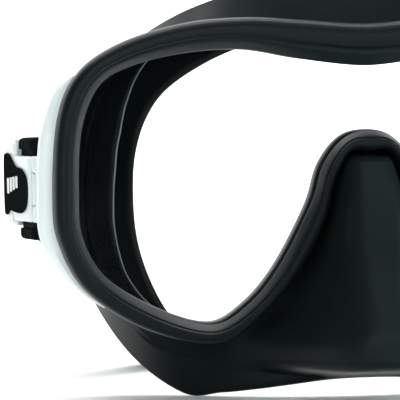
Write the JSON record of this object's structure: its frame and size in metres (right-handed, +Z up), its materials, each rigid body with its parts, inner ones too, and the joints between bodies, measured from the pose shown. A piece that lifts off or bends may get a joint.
* * *
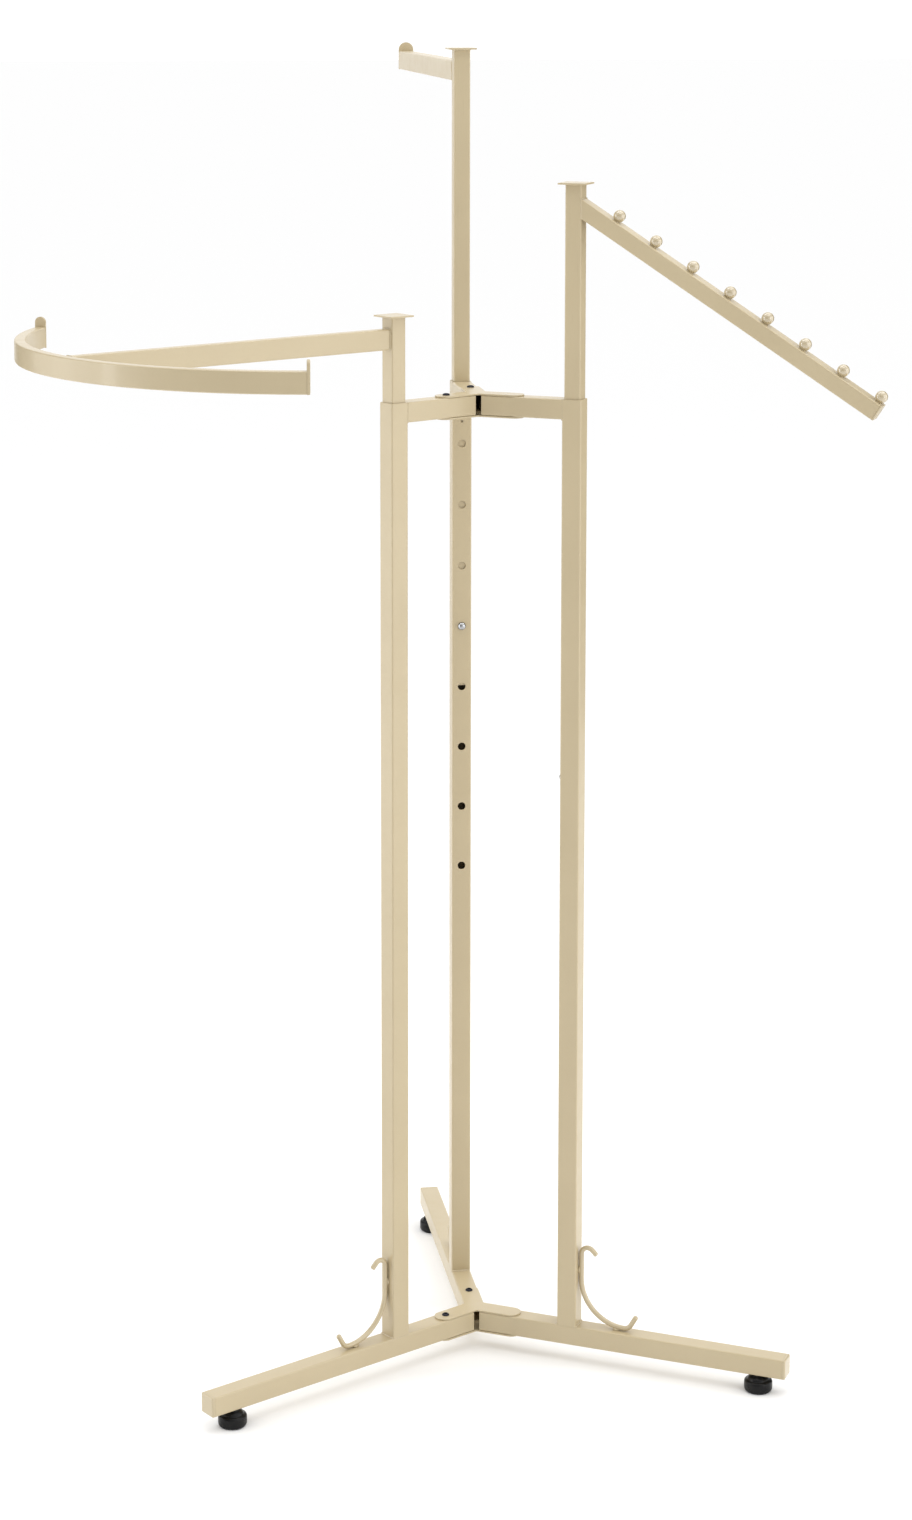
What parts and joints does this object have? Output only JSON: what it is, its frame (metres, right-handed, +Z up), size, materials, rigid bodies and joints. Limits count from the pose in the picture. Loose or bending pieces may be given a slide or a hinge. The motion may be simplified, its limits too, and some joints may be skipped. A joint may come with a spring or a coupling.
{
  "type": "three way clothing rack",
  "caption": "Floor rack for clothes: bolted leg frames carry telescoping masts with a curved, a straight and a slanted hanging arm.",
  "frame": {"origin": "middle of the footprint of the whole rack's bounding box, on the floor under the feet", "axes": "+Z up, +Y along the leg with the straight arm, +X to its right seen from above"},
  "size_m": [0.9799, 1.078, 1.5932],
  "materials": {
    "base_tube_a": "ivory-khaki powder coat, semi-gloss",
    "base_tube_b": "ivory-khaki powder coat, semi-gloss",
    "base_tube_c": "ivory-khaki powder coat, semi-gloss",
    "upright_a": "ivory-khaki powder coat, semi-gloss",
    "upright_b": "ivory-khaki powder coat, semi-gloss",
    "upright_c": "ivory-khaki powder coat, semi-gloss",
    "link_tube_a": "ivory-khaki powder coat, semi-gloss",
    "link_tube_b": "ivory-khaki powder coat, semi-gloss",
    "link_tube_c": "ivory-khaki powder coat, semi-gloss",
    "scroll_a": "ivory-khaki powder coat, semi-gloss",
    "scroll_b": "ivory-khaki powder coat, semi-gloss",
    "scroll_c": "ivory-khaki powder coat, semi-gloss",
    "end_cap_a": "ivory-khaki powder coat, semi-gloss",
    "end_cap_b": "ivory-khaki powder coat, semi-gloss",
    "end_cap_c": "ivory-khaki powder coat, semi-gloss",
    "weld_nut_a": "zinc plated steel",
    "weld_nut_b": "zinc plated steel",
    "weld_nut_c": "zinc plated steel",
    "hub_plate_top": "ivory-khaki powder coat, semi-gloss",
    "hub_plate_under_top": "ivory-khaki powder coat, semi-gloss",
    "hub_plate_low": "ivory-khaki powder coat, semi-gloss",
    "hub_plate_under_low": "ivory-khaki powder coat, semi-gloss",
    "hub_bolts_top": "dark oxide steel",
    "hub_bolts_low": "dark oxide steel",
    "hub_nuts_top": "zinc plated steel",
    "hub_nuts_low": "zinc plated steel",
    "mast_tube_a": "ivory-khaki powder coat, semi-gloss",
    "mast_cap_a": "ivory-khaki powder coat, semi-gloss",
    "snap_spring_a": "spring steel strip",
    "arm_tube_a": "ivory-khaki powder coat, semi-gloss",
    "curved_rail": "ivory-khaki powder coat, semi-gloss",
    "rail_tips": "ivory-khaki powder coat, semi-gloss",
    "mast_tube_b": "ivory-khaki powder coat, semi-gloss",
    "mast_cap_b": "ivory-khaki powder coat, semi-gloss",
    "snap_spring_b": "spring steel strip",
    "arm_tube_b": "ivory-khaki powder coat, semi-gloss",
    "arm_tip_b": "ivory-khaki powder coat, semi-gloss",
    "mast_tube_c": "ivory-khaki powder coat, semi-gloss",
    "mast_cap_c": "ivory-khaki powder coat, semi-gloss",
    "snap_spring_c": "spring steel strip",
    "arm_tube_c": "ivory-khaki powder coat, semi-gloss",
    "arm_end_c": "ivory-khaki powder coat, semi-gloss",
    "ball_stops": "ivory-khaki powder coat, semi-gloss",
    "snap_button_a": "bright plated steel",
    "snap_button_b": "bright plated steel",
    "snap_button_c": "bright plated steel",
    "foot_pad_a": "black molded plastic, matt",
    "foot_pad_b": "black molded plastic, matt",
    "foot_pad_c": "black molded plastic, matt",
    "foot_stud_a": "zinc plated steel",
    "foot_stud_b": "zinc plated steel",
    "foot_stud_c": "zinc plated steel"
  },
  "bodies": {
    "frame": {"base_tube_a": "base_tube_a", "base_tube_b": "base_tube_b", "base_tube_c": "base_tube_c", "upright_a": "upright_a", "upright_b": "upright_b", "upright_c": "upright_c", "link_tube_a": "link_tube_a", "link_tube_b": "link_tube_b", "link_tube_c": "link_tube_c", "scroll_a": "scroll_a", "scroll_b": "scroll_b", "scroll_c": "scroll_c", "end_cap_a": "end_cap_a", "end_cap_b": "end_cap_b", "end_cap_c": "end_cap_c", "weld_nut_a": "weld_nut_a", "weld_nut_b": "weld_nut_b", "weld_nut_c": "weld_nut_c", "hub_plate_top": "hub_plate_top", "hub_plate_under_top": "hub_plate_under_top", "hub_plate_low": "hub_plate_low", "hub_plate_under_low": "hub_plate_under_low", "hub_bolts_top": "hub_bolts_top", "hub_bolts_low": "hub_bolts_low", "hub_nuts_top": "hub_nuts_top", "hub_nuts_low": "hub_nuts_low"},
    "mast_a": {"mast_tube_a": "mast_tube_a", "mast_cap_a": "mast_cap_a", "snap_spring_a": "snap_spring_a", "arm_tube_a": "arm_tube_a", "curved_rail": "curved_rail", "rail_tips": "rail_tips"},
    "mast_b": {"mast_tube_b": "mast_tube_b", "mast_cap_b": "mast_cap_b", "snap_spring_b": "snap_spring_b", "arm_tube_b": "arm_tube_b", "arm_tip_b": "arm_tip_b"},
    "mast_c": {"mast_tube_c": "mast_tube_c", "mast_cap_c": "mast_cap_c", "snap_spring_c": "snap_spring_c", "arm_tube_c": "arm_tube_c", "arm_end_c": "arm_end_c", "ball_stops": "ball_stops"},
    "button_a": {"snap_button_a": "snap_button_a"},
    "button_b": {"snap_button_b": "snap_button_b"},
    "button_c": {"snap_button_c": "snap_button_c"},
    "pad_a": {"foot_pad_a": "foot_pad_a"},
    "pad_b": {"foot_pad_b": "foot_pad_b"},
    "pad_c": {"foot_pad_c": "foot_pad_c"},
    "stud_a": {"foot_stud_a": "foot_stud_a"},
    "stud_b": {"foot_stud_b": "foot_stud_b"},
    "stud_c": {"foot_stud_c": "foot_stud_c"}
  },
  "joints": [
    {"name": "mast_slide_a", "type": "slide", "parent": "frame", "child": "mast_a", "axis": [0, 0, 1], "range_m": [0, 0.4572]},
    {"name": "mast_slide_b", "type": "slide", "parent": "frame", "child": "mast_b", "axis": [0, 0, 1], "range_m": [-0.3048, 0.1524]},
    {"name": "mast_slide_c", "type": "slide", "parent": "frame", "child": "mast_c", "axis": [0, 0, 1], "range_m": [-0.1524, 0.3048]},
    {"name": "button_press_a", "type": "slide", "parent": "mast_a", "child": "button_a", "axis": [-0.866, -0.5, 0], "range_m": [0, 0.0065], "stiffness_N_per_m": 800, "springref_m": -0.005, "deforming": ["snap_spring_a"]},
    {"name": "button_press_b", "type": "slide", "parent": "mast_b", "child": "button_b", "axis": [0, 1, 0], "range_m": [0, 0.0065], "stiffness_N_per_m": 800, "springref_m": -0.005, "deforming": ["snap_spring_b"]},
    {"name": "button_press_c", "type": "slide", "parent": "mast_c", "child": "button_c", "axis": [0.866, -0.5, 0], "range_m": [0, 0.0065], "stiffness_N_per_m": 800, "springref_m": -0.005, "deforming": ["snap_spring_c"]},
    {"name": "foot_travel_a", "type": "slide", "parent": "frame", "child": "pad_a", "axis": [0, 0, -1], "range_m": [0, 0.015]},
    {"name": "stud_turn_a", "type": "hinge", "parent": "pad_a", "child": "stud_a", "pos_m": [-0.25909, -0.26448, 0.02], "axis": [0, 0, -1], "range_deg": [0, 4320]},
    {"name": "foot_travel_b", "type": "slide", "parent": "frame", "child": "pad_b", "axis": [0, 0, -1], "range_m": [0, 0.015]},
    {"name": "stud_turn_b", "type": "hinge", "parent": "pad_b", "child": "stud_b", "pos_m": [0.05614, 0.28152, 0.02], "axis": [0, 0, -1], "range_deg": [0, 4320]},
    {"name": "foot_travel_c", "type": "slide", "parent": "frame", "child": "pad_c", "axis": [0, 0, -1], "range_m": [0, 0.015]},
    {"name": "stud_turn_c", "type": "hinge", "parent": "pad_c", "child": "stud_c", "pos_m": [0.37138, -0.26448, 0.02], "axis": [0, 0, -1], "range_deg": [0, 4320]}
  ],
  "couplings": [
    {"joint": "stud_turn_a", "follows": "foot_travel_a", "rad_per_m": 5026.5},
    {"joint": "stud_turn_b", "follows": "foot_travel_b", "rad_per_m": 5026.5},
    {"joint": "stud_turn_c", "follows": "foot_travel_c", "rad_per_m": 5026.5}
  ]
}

WHAT TO PRODUCE:
Copy down every line of the material above that includes the string "materials".

ANSWER TO THE EXERCISE:
Write the JSON record of this object's structure: its frame and size in metres (right-handed, +Z up), its materials, each rigid body with its parts, inner ones too, and the joints between bodies, measured from the pose shown. A piece that lifts off or bends may get a joint.
What parts and joints does this object have? Output only JSON: what it is, its frame (metres, right-handed, +Z up), size, materials, rigid bodies and joints. Limits count from the pose in the picture. Loose or bending pieces may be given a slide or a hinge. The motion may be simplified, its limits too, and some joints may be skipped. A joint may come with a spring or a coupling.
  "materials": {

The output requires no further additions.